** START Data **

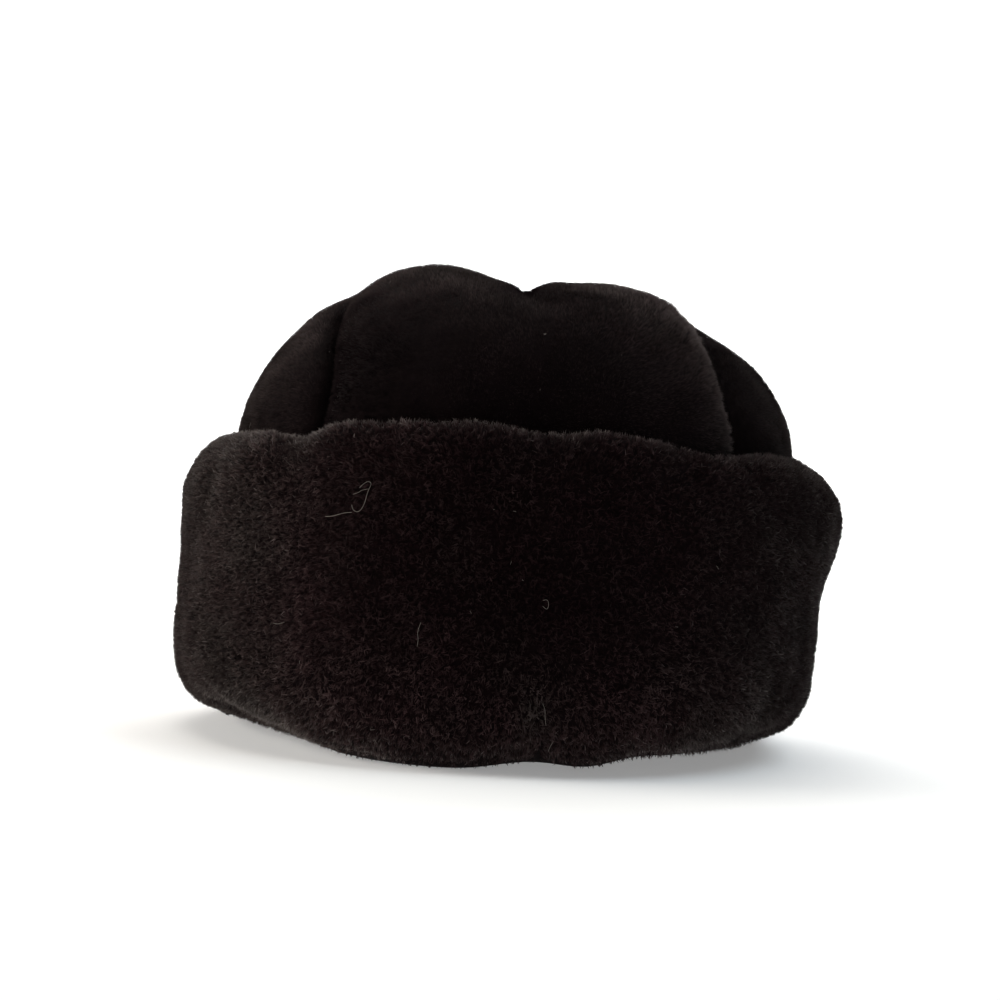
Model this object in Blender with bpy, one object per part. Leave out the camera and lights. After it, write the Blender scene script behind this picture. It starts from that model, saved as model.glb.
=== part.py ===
# Shearling hat: a domed crown of four gores, clipped wool outside, and a deep turned-up cuff.
# Units are metres, +Z is up, and the rim rests on z = 0. The side with the camera's view of it
# faces -Y. A bearing is an angle round the hat, 0 at the front and positive towards +X.

import math
from bisect import bisect_right
from collections import namedtuple

import bmesh
import bpy
from mathutils import Vector

MM = 0.001

# The head opening is an oval. Everything else is set off from it.
HEAD_HALF_WIDTH = 86 * MM
HEAD_HALF_LENGTH = 95 * MM

# The crown's hide is a dome on a short upright wall, with a superellipse for its side view. The
# wall takes up WALL_SHARE of the climb from the crown's foot to its top.
CROWN_FOOT = 40 * MM
DOME_FOOT = 74 * MM
DOME_RISE = 68 * MM
DOME_SQUARENESS = 2.4
WALL_SHARE = 0.17

# Thickness of hide and wool together.
WOOL_UNDER_CUFF = 9.4 * MM
WOOL_AT_SEAM = 4.5 * MM
WOOL_MID_GORE = 11.5 * MM
GORE_SHOULDER = 17 * MM
CUFF_COVERS_TO = 86 * MM
WOOL_FREE_FROM = 103 * MM
WOOL_LUMP = 0.7 * MM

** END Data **

Work instructions: Set down every line of the listing above again, exactly as given.

Full output:
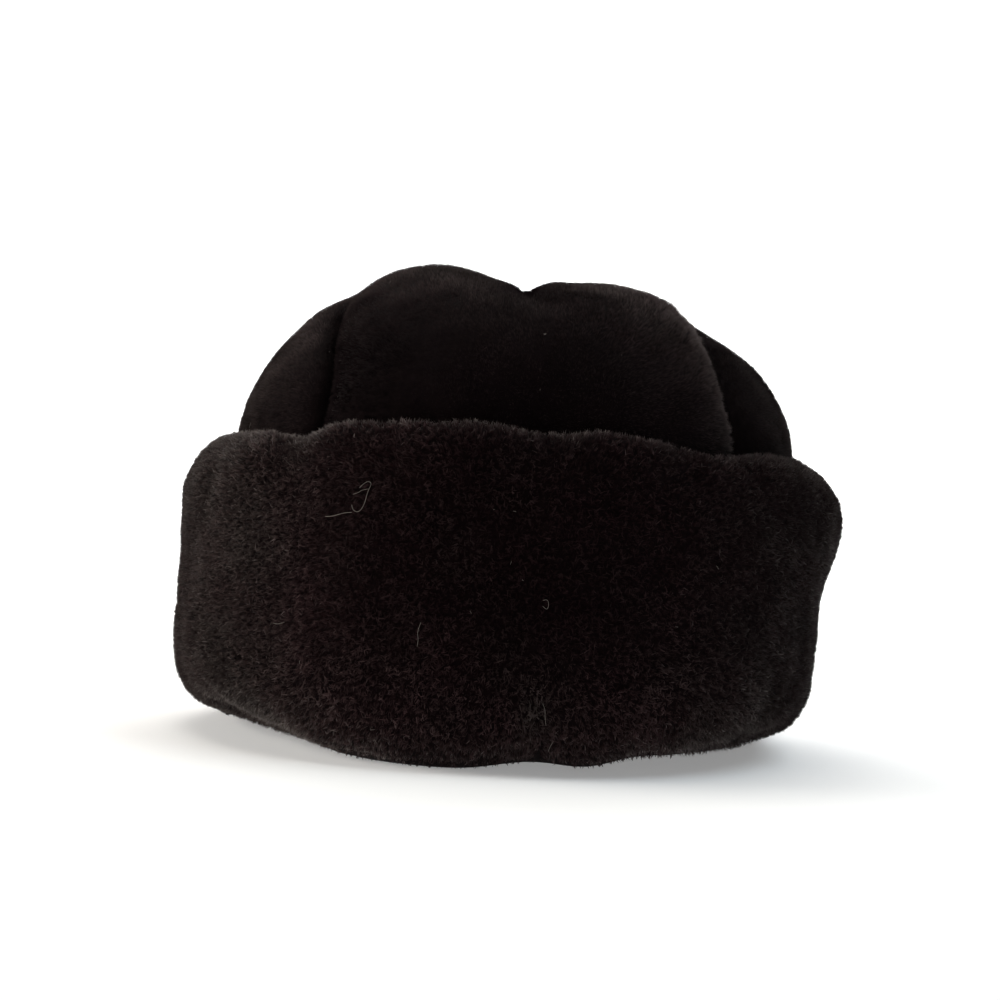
Model this object in Blender with bpy, one object per part. Leave out the camera and lights. After it, write the Blender scene script behind this picture. It starts from that model, saved as model.glb.
=== part.py ===
# Shearling hat: a domed crown of four gores, clipped wool outside, and a deep turned-up cuff.
# Units are metres, +Z is up, and the rim rests on z = 0. The side with the camera's view of it
# faces -Y. A bearing is an angle round the hat, 0 at the front and positive towards +X.

import math
from bisect import bisect_right
from collections import namedtuple

import bmesh
import bpy
from mathutils import Vector

MM = 0.001

# The head opening is an oval. Everything else is set off from it.
HEAD_HALF_WIDTH = 86 * MM
HEAD_HALF_LENGTH = 95 * MM

# The crown's hide is a dome on a short upright wall, with a superellipse for its side view. The
# wall takes up WALL_SHARE of the climb from the crown's foot to its top.
CROWN_FOOT = 40 * MM
DOME_FOOT = 74 * MM
DOME_RISE = 68 * MM
DOME_SQUARENESS = 2.4
WALL_SHARE = 0.17

# Thickness of hide and wool together.
WOOL_UNDER_CUFF = 9.4 * MM
WOOL_AT_SEAM = 4.5 * MM
WOOL_MID_GORE = 11.5 * MM
GORE_SHOULDER = 17 * MM
CUFF_COVERS_TO = 86 * MM
WOOL_FREE_FROM = 103 * MM
WOOL_LUMP = 0.7 * MM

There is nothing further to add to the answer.